Por que isso? Simplesmente porque somente os interesses e as conveniências do ser – e falamos do ser em geral sem restringi-lo ao ser que constitui o humano – podem justificar algo tanto na natureza como na cultura ou na sociedade. Sendo o ser o edificador do universo, toda a multiplicidade que integrar esse universo apenas encontra justificativa nesse ser uno, que, com toda justiça, constitui índice consistente de valoração e critério apropriado de aferição. Não é à toa – agora entende-se a razão -, porque alhures a Metafísica foi definida como ciência do ser.

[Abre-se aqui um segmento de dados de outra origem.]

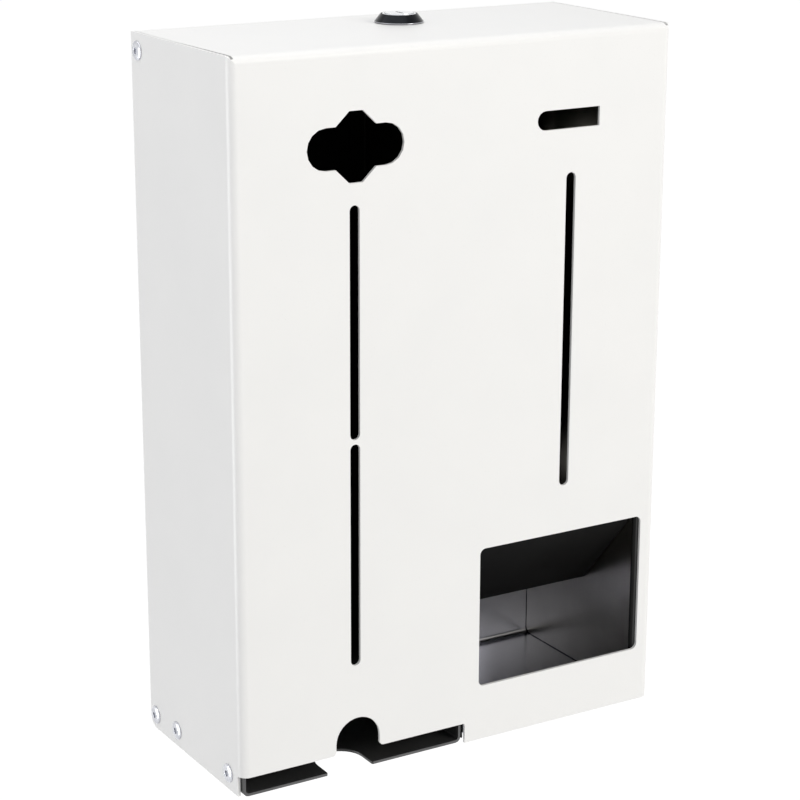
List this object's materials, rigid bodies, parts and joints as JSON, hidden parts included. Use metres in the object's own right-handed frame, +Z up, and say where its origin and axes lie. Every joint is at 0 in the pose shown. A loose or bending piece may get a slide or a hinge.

Essas reflexões foram inicialmente compartilhadas com amigos que também se esforçam por entender a Metafísica e isso foi feito sem preocupações de ordem formal. Tal condição ainda persiste e estas anotações não passam de registro de uma ideia básica para que no futuro se realize um trabalho mais detido visando bem caracterizar o metafísico, segundo a concepção platônica original. A sua publicação no site, deve-se ao fato de agora não dispormos de tempo para estender-nos nessa questão e também porque, embora se trate de notas preliminares, possuem informações que ajudam a identificar e a tipificar tanto o grupo das Segundas Filosóficas como a perspectiva da qual ele se vale. Além disso, a sua veiculação virtualmente enseje a exploração da ideia por outros pesquisadores, dado que o foco, racionalmente justificado no ser, enseja vastas e extensas consequências interpretativas, mormente em civilização focada no ter e na materialidade, tal como a nossa.

Brasília, out/2016

[i] Rodrigues, Rubi. A Teoria dos Princípios … de Platão? Brasília, Editora Thesaurus, 2016, 319 p.